Print each line of the listing once more, precisely as given.

### Dataset section

-- begin --

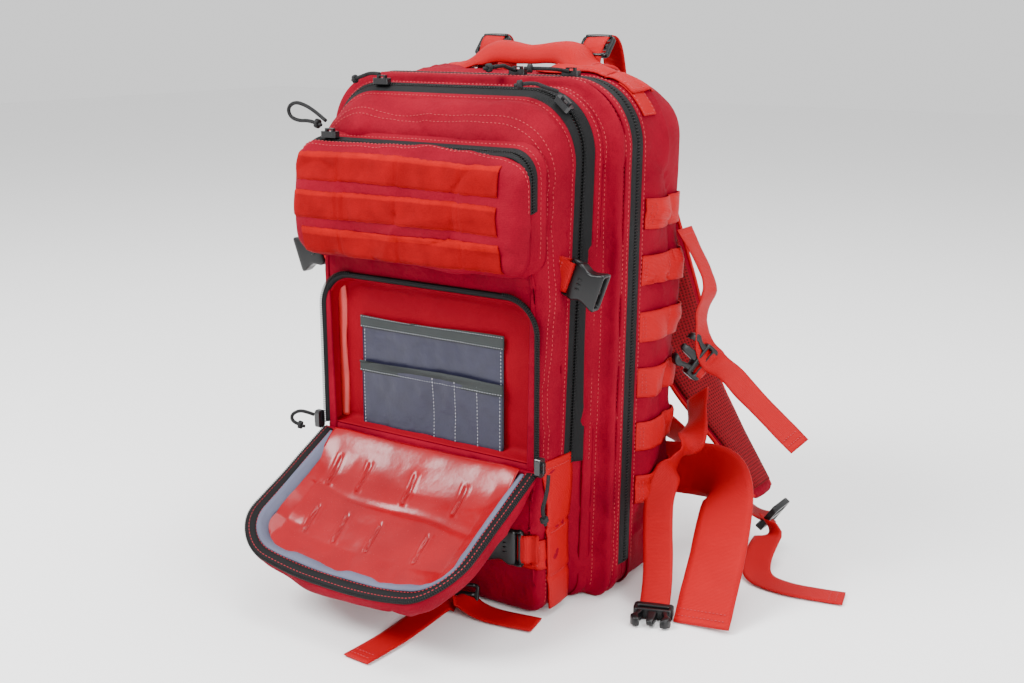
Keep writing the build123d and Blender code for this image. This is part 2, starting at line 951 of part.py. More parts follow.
save("upper_webs", upper_web_right, mirrored(upper_web_right))
save("upper_buckle_right", upper_buckle_right)
save("upper_buckle_left", mirrored(upper_buckle_right))
save("grab_handle", grab)
save("handle_anchors", *handle_anchors)
save("shoulder_pads", shoulder_right, mirrored(shoulder_right))
save("load_lifters", lifter_right, mirrored(lifter_right))
adjusters = [lifter_lock_right, ladder_right]
save("strap_adjusters", *adjusters, *[mirrored(piece) for piece in adjusters])
side_straps = [upper_strap_right, mirrored(upper_strap_right)]
save("side_straps", *side_straps, upper_tail_right, upper_tail_left)
save("male_buckles", male_right, mirrored(male_right), waist_male)
save("shoulder_webbing", shoulder_webbing_right, mirrored(shoulder_webbing_right))
save("shoulder_tail", shoulder_tail_right)
save("waist_belts", waist_belt_right, waist_belt_left)
save("waist_strap", waist_strap_right)
save("waist_female_buckle", waist_female)
save("bottom_straps", bottom_strap, bottom_tail, bottom_adjuster)
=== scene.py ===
"""Looks of the trauma backpack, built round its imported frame. Lengths are in millimetres until a mesh is made."""
import json
import math
import bpy
import numpy as np
from mathutils import Matrix, Vector
from mathutils.bvhtree import BVHTree

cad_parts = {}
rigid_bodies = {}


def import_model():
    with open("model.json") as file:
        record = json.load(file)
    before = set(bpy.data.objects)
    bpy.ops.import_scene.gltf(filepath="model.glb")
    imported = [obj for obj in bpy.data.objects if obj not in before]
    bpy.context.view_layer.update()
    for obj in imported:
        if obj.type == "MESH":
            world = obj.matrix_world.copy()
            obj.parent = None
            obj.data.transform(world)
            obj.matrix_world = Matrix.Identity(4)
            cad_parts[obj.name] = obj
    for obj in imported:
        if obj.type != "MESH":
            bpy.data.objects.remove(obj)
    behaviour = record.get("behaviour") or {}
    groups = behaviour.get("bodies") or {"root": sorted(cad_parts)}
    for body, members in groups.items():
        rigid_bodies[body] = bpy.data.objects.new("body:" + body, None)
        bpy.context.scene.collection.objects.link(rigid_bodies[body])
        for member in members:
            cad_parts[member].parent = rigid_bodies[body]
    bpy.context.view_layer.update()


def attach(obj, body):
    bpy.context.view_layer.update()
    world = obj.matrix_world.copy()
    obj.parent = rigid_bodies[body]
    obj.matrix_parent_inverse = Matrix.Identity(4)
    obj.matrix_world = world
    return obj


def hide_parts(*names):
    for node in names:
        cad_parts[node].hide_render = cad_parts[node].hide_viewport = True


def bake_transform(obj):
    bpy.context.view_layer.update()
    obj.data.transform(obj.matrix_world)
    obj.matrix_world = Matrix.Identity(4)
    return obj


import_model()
MM = 0.001
FABRIC = (0.165, 0.0001, 0.009)
WEBBING = (0.32, 0.0006, 0.004)
THREAD = (0.34, 0.010, 0.018)

# Sizes of the bag in millimetres, as its solids have them
BAG_HEIGHT, SECOND_HEIGHT, FRONT_DROP = 434, 426, 28
SECOND_ZIP_Y, FRONT_Y = -36, -77
TAPE, CLEARANCE, CORD_RISE = 1.2, 0.4, 8
LID_HALF, LID_BASE, LID_TOP, LID_RADIUS = 113.0, 127.5, 270, 32
HINGE_Z = 118
WEB_WIDTH, BELT_WIDTH = 25.4, 48.0
CORD_RADIUS = 1.6
BACK_Y = 98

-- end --

### Correct result
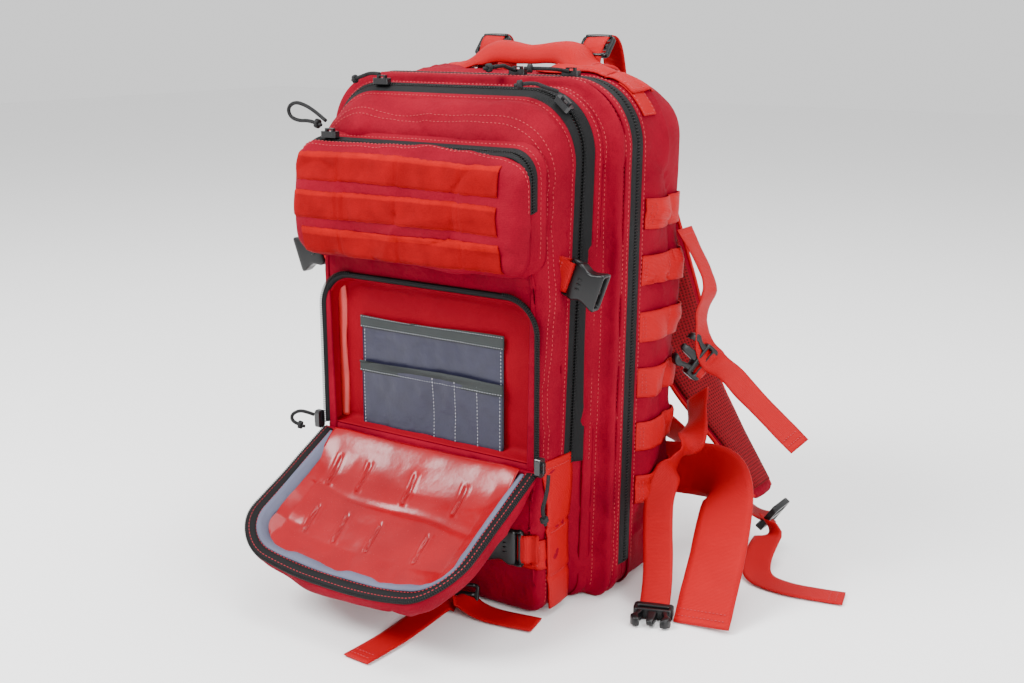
Keep writing the build123d and Blender code for this image. This is part 2, starting at line 951 of part.py. More parts follow.
save("upper_webs", upper_web_right, mirrored(upper_web_right))
save("upper_buckle_right", upper_buckle_right)
save("upper_buckle_left", mirrored(upper_buckle_right))
save("grab_handle", grab)
save("handle_anchors", *handle_anchors)
save("shoulder_pads", shoulder_right, mirrored(shoulder_right))
save("load_lifters", lifter_right, mirrored(lifter_right))
adjusters = [lifter_lock_right, ladder_right]
save("strap_adjusters", *adjusters, *[mirrored(piece) for piece in adjusters])
side_straps = [upper_strap_right, mirrored(upper_strap_right)]
save("side_straps", *side_straps, upper_tail_right, upper_tail_left)
save("male_buckles", male_right, mirrored(male_right), waist_male)
save("shoulder_webbing", shoulder_webbing_right, mirrored(shoulder_webbing_right))
save("shoulder_tail", shoulder_tail_right)
save("waist_belts", waist_belt_right, waist_belt_left)
save("waist_strap", waist_strap_right)
save("waist_female_buckle", waist_female)
save("bottom_straps", bottom_strap, bottom_tail, bottom_adjuster)
=== scene.py ===
"""Looks of the trauma backpack, built round its imported frame. Lengths are in millimetres until a mesh is made."""
import json
import math
import bpy
import numpy as np
from mathutils import Matrix, Vector
from mathutils.bvhtree import BVHTree

cad_parts = {}
rigid_bodies = {}


def import_model():
    with open("model.json") as file:
        record = json.load(file)
    before = set(bpy.data.objects)
    bpy.ops.import_scene.gltf(filepath="model.glb")
    imported = [obj for obj in bpy.data.objects if obj not in before]
    bpy.context.view_layer.update()
    for obj in imported:
        if obj.type == "MESH":
            world = obj.matrix_world.copy()
            obj.parent = None
            obj.data.transform(world)
            obj.matrix_world = Matrix.Identity(4)
            cad_parts[obj.name] = obj
    for obj in imported:
        if obj.type != "MESH":
            bpy.data.objects.remove(obj)
    behaviour = record.get("behaviour") or {}
    groups = behaviour.get("bodies") or {"root": sorted(cad_parts)}
    for body, members in groups.items():
        rigid_bodies[body] = bpy.data.objects.new("body:" + body, None)
        bpy.context.scene.collection.objects.link(rigid_bodies[body])
        for member in members:
            cad_parts[member].parent = rigid_bodies[body]
    bpy.context.view_layer.update()


def attach(obj, body):
    bpy.context.view_layer.update()
    world = obj.matrix_world.copy()
    obj.parent = rigid_bodies[body]
    obj.matrix_parent_inverse = Matrix.Identity(4)
    obj.matrix_world = world
    return obj


def hide_parts(*names):
    for node in names:
        cad_parts[node].hide_render = cad_parts[node].hide_viewport = True


def bake_transform(obj):
    bpy.context.view_layer.update()
    obj.data.transform(obj.matrix_world)
    obj.matrix_world = Matrix.Identity(4)
    return obj


import_model()
MM = 0.001
FABRIC = (0.165, 0.0001, 0.009)
WEBBING = (0.32, 0.0006, 0.004)
THREAD = (0.34, 0.010, 0.018)

# Sizes of the bag in millimetres, as its solids have them
BAG_HEIGHT, SECOND_HEIGHT, FRONT_DROP = 434, 426, 28
SECOND_ZIP_Y, FRONT_Y = -36, -77
TAPE, CLEARANCE, CORD_RISE = 1.2, 0.4, 8
LID_HALF, LID_BASE, LID_TOP, LID_RADIUS = 113.0, 127.5, 270, 32
HINGE_Z = 118
WEB_WIDTH, BELT_WIDTH = 25.4, 48.0
CORD_RADIUS = 1.6
BACK_Y = 98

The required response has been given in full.